Ray, J. (as he then was) crystallised this ratio in Adi Pherozshah Gandhi Vs. H.M. Seervai, Advocate General of Maharashtra, Bombay, thus:
The Judicial Committee construed the words ‘person aggrieved’ to include the Attorney-General of Gambia as representing the public interest
The profession touches the public on the one hand and the courts on the other. On no other basis could the presence of the Advocate-General be explained.
58. Although not strictly con fined to ‘standing’ with reference to suits, jurists have thrown some light on this subject. Professor S.A. de Smith has observed:
All developed legal systems have had to face the problem of adjusting conflicts between two aspects of the public interest the desirability of encouraging individual citizens to participate actively in the enforcement of the law, and the undesirability of encouraging the professional litigant and the meddlesome interloper to invoke the jurisdiction of the courts in matters that do not concern him.

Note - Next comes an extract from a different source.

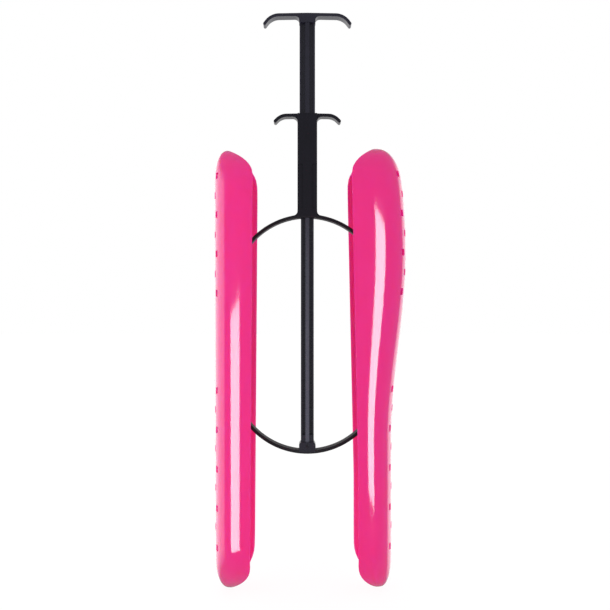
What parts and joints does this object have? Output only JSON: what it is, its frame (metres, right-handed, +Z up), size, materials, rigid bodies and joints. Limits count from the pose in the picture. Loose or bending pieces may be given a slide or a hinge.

(Quoted in ‘Standing and Justiciability’ by V.S. Deshpande -. Journal of the Indian Law Institute-April-June 1971-Vol. 13, No. 2, P- 174)
Professor H.W.R. Wade has observed:
In other words, certiorari is not confined by a narrow conception of locus standi. It contains an element of the actio popularis. This is because it looks beyond the personal rights of the applicant; it is designed to keep the machinery of justice in proper working order by preventing inferior tribunals and public authorities from abusing their powers.”
(Standing and Justiciability -ibid, p. 175)
The possible apprehension that widening legal standing with a public connotation may unloose a flood of litigation which may overwhelm the judges is misplaced because public resort to court to suppress public mischief is a tribute to the justice system. In this very case, to grant an exclusionary windfall on the respondents is to cripple the Bar Council in its search for justice and insistence on standards.
59. I have been long on a short point, but brevity, where there is something to speak, is not the soul of wit but a sign of something different.